- Tynagh Location in Ireland
- Coordinates: 53°09′00″N 8°22′23″W﻿ / ﻿53.15°N 8.373°W
- Country: Ireland
- Province: Connacht
- County: County Galway
- Elevation: 85 m (279 ft)

Population (2016)
- • Rural: 447
- (Electoral Division of Tynagh)
- Time zone: UTC+0 (WET)
- • Summer (DST): UTC-1 (IST (WEST))
- Irish Grid Reference: M621163

= Tynagh =

Tynagh is a village and electoral division in south-east County Galway in Ireland. The village is in a townland and civil parish of the same name.

==Origin of the name==

Recorded as Tyneaach (1565), Teacneaghe (1543), Theaneac (1541), its current name is a contraction of Teach nEachach, 'Eochu's house'. In medieval Irish sources it is referred to as Teach nEachach, or 'the house of Eochu'. It was originally associated with the townland of Lecarrow, one mile east of the village, now named a Billew Burial Ground, the word Billew derived from Bileadha, plural of bile, denoting a sacred tree.

The element Eachach refers to Dagda, the supreme deity of the pagan Irish. He is cited as the father of the founder of the church, Brandubh of Tynagh. This suggests that Tynagh was originally a cult centre for the festival of Lughnasa, later Christianised by Brandubh, who was cited as Lugh's son, thus betraying its true origins.

==Geographic area and notable industry==

From about the 8th or 9th century up to the 17th century, the name of the area it was situated within was Síol Anmchadha. Its kings and lords were the Maddan family.

Situated between the towns of Loughrea (15 km) and Portumna (13 km), the place is probably best known for the Tynagh mines which opened in the 1960s and were an important source of lead and zinc concentrates at that time. From 1965 to 1981 the mines were managed by the Northgate Group subsidiary Irish Base Metals Ltd. For almost twenty years Irish Base Metals Tynagh Ltd was a major source of employment for east Galway. This all changed in 1981, however, when the mines closed with the loss of 350 jobs.

In 2004, after lying dormant for over twenty years, part of the site was redeveloped for industrial use with Sperrin Galvanisers (Ireland) Ltd opening a steel galvanising plant, and Tynagh Energy Ltd a combined cycle gas turbine (CCGT) power plant, the first in Galway.

==Sports==

Tynagh has very strong hurling links. Between 1920 and 1929 no club in Galway went as long unbeaten in senior hurling.

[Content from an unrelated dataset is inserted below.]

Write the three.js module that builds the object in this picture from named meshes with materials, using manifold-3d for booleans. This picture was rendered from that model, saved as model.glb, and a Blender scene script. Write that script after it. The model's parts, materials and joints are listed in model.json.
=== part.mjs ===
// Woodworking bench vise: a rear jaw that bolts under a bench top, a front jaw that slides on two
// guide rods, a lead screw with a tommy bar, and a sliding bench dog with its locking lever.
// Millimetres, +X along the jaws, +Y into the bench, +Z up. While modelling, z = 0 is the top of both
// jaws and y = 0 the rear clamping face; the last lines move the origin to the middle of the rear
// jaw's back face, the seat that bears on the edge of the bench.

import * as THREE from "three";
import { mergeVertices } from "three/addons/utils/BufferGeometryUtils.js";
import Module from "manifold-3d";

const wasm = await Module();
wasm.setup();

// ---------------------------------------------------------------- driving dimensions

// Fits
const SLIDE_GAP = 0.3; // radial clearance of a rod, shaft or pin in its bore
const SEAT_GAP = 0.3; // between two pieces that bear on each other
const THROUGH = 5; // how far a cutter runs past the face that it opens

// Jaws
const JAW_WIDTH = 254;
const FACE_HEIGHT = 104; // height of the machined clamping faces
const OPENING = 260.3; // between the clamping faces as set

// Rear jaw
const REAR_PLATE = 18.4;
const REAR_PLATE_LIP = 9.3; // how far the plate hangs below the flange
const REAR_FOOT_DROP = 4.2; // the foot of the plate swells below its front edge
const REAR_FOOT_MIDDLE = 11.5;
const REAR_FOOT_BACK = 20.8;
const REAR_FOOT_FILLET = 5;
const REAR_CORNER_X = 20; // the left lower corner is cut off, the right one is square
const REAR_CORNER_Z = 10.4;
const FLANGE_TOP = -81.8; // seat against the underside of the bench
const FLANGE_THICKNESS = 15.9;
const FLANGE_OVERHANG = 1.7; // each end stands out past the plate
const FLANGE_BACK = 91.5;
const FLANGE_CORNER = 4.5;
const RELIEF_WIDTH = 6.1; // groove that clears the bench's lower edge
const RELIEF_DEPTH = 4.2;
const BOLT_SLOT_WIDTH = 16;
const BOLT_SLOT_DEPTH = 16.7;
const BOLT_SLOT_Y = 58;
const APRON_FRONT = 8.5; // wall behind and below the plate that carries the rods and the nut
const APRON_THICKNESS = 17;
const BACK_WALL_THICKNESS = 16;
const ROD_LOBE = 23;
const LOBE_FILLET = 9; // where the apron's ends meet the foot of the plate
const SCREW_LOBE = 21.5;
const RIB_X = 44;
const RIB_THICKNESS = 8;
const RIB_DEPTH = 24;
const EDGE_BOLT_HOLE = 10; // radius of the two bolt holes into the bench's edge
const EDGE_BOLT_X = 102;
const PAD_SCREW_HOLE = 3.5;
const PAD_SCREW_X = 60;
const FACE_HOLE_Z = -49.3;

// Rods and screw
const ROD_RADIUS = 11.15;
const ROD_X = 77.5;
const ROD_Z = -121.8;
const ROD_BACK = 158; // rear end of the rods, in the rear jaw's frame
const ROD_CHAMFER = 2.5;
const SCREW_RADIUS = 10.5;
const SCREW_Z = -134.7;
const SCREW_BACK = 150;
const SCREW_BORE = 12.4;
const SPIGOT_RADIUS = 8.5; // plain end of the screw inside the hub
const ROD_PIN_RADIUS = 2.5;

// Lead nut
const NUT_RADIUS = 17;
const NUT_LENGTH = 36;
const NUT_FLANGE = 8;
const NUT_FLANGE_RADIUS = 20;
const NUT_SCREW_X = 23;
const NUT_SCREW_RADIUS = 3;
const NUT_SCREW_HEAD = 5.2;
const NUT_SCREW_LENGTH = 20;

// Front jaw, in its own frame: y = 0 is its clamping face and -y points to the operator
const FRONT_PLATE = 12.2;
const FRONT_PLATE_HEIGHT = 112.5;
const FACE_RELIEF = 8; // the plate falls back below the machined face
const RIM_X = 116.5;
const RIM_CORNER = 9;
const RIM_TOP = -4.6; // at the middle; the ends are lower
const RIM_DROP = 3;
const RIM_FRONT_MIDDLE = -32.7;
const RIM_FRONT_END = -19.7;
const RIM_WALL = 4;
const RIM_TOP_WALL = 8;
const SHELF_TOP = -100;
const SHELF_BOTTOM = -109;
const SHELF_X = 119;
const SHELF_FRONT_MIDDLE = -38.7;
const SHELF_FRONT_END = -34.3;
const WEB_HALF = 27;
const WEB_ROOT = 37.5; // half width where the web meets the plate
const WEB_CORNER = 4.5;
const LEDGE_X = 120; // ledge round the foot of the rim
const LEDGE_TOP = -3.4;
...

Also during this period, Tynagh had six members on the Galway team that won the All-Ireland Senior Hurling Championship in 1923, another unrivalled county record.

==People with connections to Tynagh==
Ancestors of two Prime Ministers of Australia have reportedly been from Tynagh.
- Paul Keating (b. 1944), visited the village in 1993; some sources suggest that his paternal grandfather came from Tynagh and that distant cousins of Keating still reside in the area.
- Joseph Aloysius Lyons (1879 – 1939) was connected to the area through his paternal grandfather, Michael Lyons, who emigrated to Australia from Tynagh.